*Given instruction:* Take the listing and print it in full, exactly as given.

>> begin

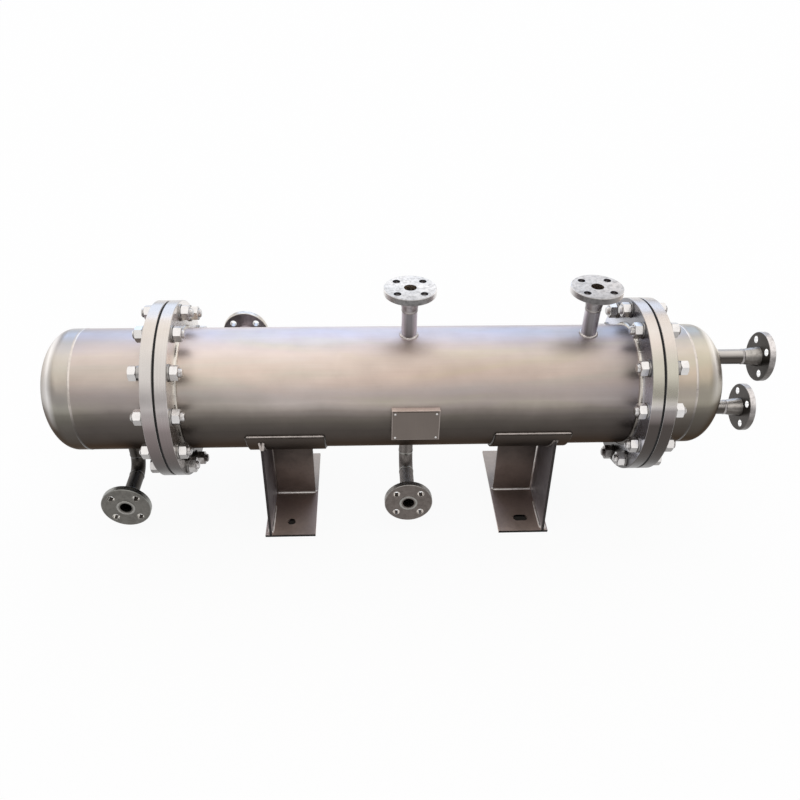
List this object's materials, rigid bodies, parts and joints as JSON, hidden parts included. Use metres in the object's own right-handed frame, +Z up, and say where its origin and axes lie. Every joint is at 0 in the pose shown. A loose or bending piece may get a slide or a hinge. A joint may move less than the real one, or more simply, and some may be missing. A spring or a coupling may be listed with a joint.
{
  "type": "shell and tube heat exchanger",
  "caption": "Small horizontal shell and tube heat exchanger in stainless steel with bolted bonnet channels, flanged nozzles and two welded saddles.",
  "frame": {"origin": "on the floor under the middle of the fixed saddle's base plate", "axes": "+X along the vessel toward the end with the two axial nozzles, +Y to the back, +Z up"},
  "size_m": [1.6258, 0.4534, 0.581],
  "materials": {
    "vessel_steel": "brushed along and around the barrel, satin",
    "machined_flange": "turned, fine rings",
    "nozzle_flange_steel": "turned face, satin rim",
    "gasket_black": "matt black",
    "saddle_steel": "dull plate with ground welds",
    "nameplate_metal": "bare satin"
  },
  "bodies": {
    "root": {"back_flange": "nozzle_flange_steel", "back_pipe": "vessel_steel", "bottom_centre_flange": "nozzle_flange_steel", "bottom_centre_pipe": "vessel_steel", "bottom_left_flange": "nozzle_flange_steel", "bottom_left_pipe": "vessel_steel", "end_lower_flange": "nozzle_flange_steel", "end_lower_pipe": "vessel_steel", "end_upper_flange": "nozzle_flange_steel", "end_upper_pipe": "vessel_steel", "left_base": "saddle_steel", "left_channel": "vessel_steel", "left_channel_flange": "machined_flange", "left_gasket": "gasket_black", "left_head": "vessel_steel", "left_rib": "saddle_steel", "left_tubesheet": "machined_flange", "left_wear_plate": "vessel_steel", "left_web": "saddle_steel", "nameplate": "nameplate_metal", "nameplate_bracket": "vessel_steel", "right_base": "saddle_steel", "right_channel": "vessel_steel", "right_channel_flange": "machined_flange", "right_gasket": "gasket_black", "right_head": "vessel_steel", "right_rib": "saddle_steel", "right_tubesheet": "machined_flange", "right_wear_plate": "vessel_steel", "right_web": "saddle_steel", "shell": "vessel_steel", "top_centre_flange": "nozzle_flange_steel", "top_centre_pipe": "vessel_steel", "top_right_flange": "nozzle_flange_steel", "top_right_pipe": "vessel_steel"}
  },
  "joints": []
}
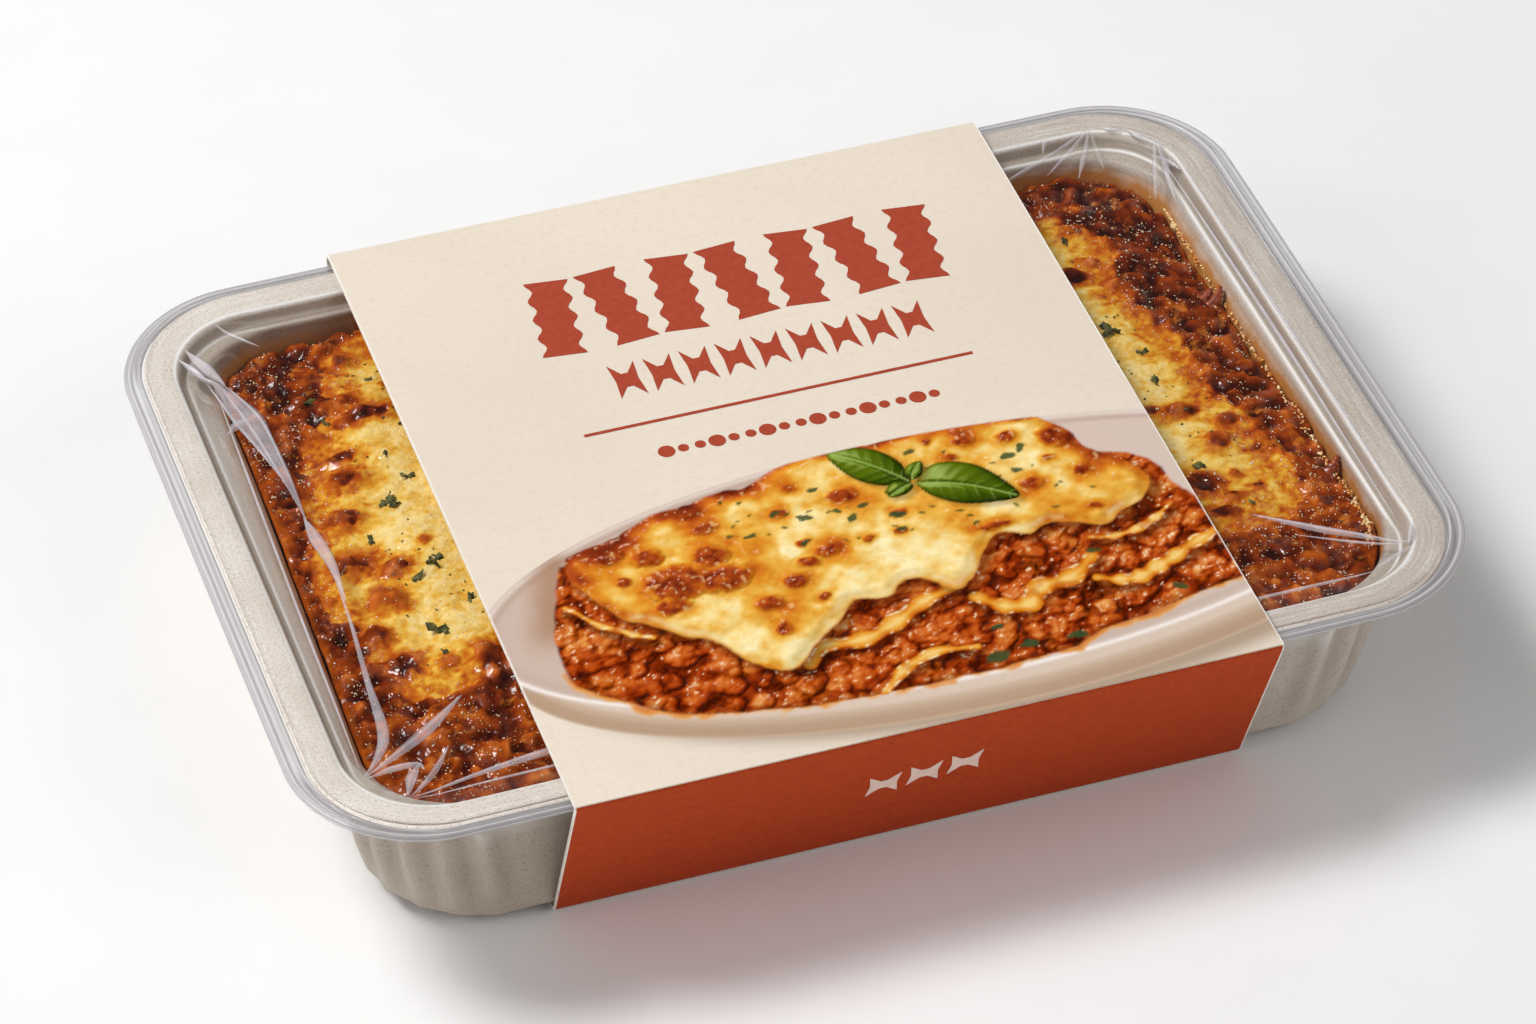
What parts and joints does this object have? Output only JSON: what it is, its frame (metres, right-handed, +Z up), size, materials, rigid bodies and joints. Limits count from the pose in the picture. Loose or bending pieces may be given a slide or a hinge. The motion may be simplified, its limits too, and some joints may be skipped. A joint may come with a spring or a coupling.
{
  "type": "tray ready meal in a card sleeve",
  "caption": "Rectangular moulded tray of baked pasta under clear film, with a ridged clear rim and a printed card sleeve round its middle.",
  "frame": {"origin": "on the ground under the middle of the tray: bottom centre of the bounding box", "axes": "+X along the tray's length, +Y across it away from the front panel, +Z up"},
  "size_m": [0.17, 0.1259, 0.0312],
  "materials": {
    "tray": "moulded grey-beige sheet with fine dark specks, slightly glossy on the flange",
    "lasagne": "browned cheese and dark red-brown crust, oily and glistening",
    "film": "clear glossy film with creases at the corners",
    "clear_rim": "clear ridged plastic with a faint blue-grey tint",
    "card": "warm cream uncoated card, with a russet front panel"
  },
  "bodies": {
    "root": {"tray": "tray", "lasagne": "lasagne", "film_lid": "film", "clear_rim": "clear_rim", "sleeve": "card"}
  },
  "joints": []
}
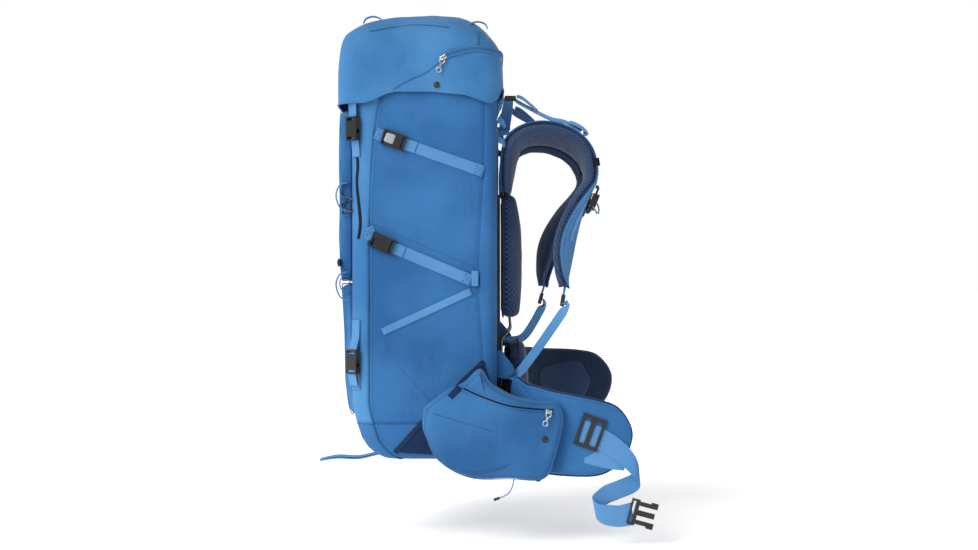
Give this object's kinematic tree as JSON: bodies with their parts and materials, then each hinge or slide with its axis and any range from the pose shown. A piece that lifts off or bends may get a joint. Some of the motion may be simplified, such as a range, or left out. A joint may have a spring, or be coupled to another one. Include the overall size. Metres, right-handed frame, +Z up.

>> end

*Answer to the problem:*
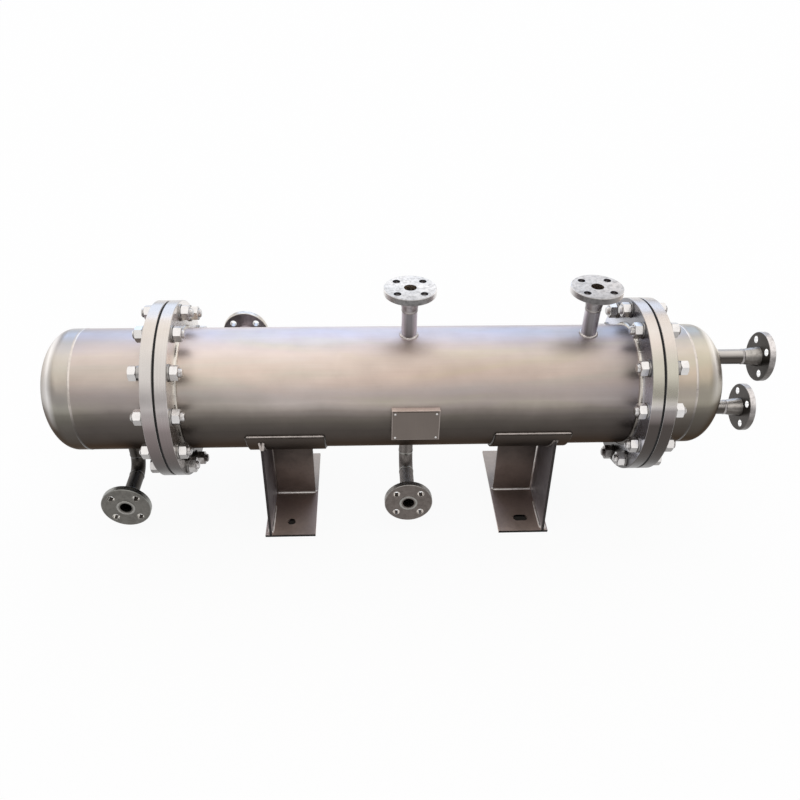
List this object's materials, rigid bodies, parts and joints as JSON, hidden parts included. Use metres in the object's own right-handed frame, +Z up, and say where its origin and axes lie. Every joint is at 0 in the pose shown. A loose or bending piece may get a slide or a hinge. A joint may move less than the real one, or more simply, and some may be missing. A spring or a coupling may be listed with a joint.
{
  "type": "shell and tube heat exchanger",
  "caption": "Small horizontal shell and tube heat exchanger in stainless steel with bolted bonnet channels, flanged nozzles and two welded saddles.",
  "frame": {"origin": "on the floor under the middle of the fixed saddle's base plate", "axes": "+X along the vessel toward the end with the two axial nozzles, +Y to the back, +Z up"},
  "size_m": [1.6258, 0.4534, 0.581],
  "materials": {
    "vessel_steel": "brushed along and around the barrel, satin",
    "machined_flange": "turned, fine rings",
    "nozzle_flange_steel": "turned face, satin rim",
    "gasket_black": "matt black",
    "saddle_steel": "dull plate with ground welds",
    "nameplate_metal": "bare satin"
  },
  "bodies": {
    "root": {"back_flange": "nozzle_flange_steel", "back_pipe": "vessel_steel", "bottom_centre_flange": "nozzle_flange_steel", "bottom_centre_pipe": "vessel_steel", "bottom_left_flange": "nozzle_flange_steel", "bottom_left_pipe": "vessel_steel", "end_lower_flange": "nozzle_flange_steel", "end_lower_pipe": "vessel_steel", "end_upper_flange": "nozzle_flange_steel", "end_upper_pipe": "vessel_steel", "left_base": "saddle_steel", "left_channel": "vessel_steel", "left_channel_flange": "machined_flange", "left_gasket": "gasket_black", "left_head": "vessel_steel", "left_rib": "saddle_steel", "left_tubesheet": "machined_flange", "left_wear_plate": "vessel_steel", "left_web": "saddle_steel", "nameplate": "nameplate_metal", "nameplate_bracket": "vessel_steel", "right_base": "saddle_steel", "right_channel": "vessel_steel", "right_channel_flange": "machined_flange", "right_gasket": "gasket_black", "right_head": "vessel_steel", "right_rib": "saddle_steel", "right_tubesheet": "machined_flange", "right_wear_plate": "vessel_steel", "right_web": "saddle_steel", "shell": "vessel_steel", "top_centre_flange": "nozzle_flange_steel", "top_centre_pipe": "vessel_steel", "top_right_flange": "nozzle_flange_steel", "top_right_pipe": "vessel_steel"}
  },
  "joints": []
}
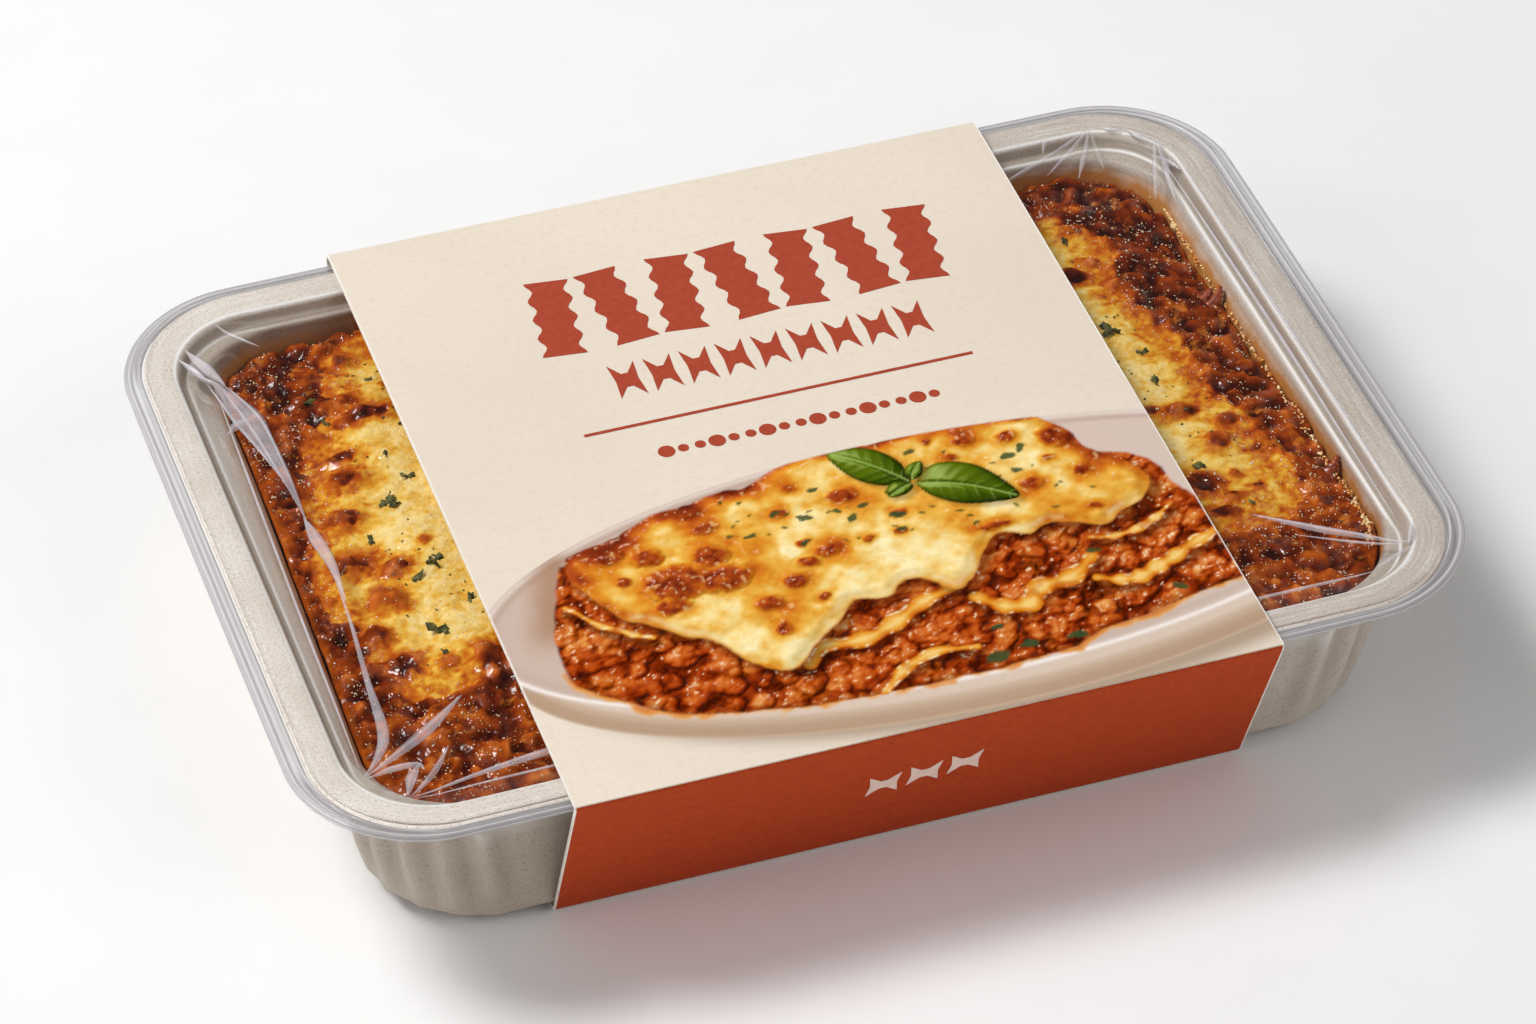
What parts and joints does this object have? Output only JSON: what it is, its frame (metres, right-handed, +Z up), size, materials, rigid bodies and joints. Limits count from the pose in the picture. Loose or bending pieces may be given a slide or a hinge. The motion may be simplified, its limits too, and some joints may be skipped. A joint may come with a spring or a coupling.
{
  "type": "tray ready meal in a card sleeve",
  "caption": "Rectangular moulded tray of baked pasta under clear film, with a ridged clear rim and a printed card sleeve round its middle.",
  "frame": {"origin": "on the ground under the middle of the tray: bottom centre of the bounding box", "axes": "+X along the tray's length, +Y across it away from the front panel, +Z up"},
  "size_m": [0.17, 0.1259, 0.0312],
  "materials": {
    "tray": "moulded grey-beige sheet with fine dark specks, slightly glossy on the flange",
    "lasagne": "browned cheese and dark red-brown crust, oily and glistening",
    "film": "clear glossy film with creases at the corners",
    "clear_rim": "clear ridged plastic with a faint blue-grey tint",
    "card": "warm cream uncoated card, with a russet front panel"
  },
  "bodies": {
    "root": {"tray": "tray", "lasagne": "lasagne", "film_lid": "film", "clear_rim": "clear_rim", "sleeve": "card"}
  },
  "joints": []
}
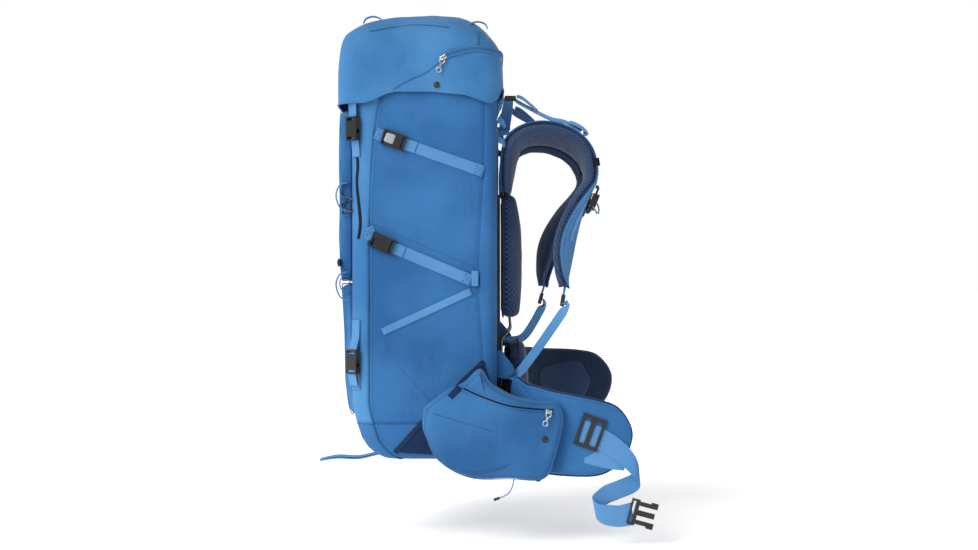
Give this object's kinematic tree as JSON: bodies with their parts and materials, then each hinge or slide with its axis and any range from the pose shown. A piece that lifts off or bends may get a joint. Some of the motion may be simplified, such as a range, or left out. A joint may have a spring, or be coupled to another one. Include the overall size. Metres, right-handed frame, +Z up.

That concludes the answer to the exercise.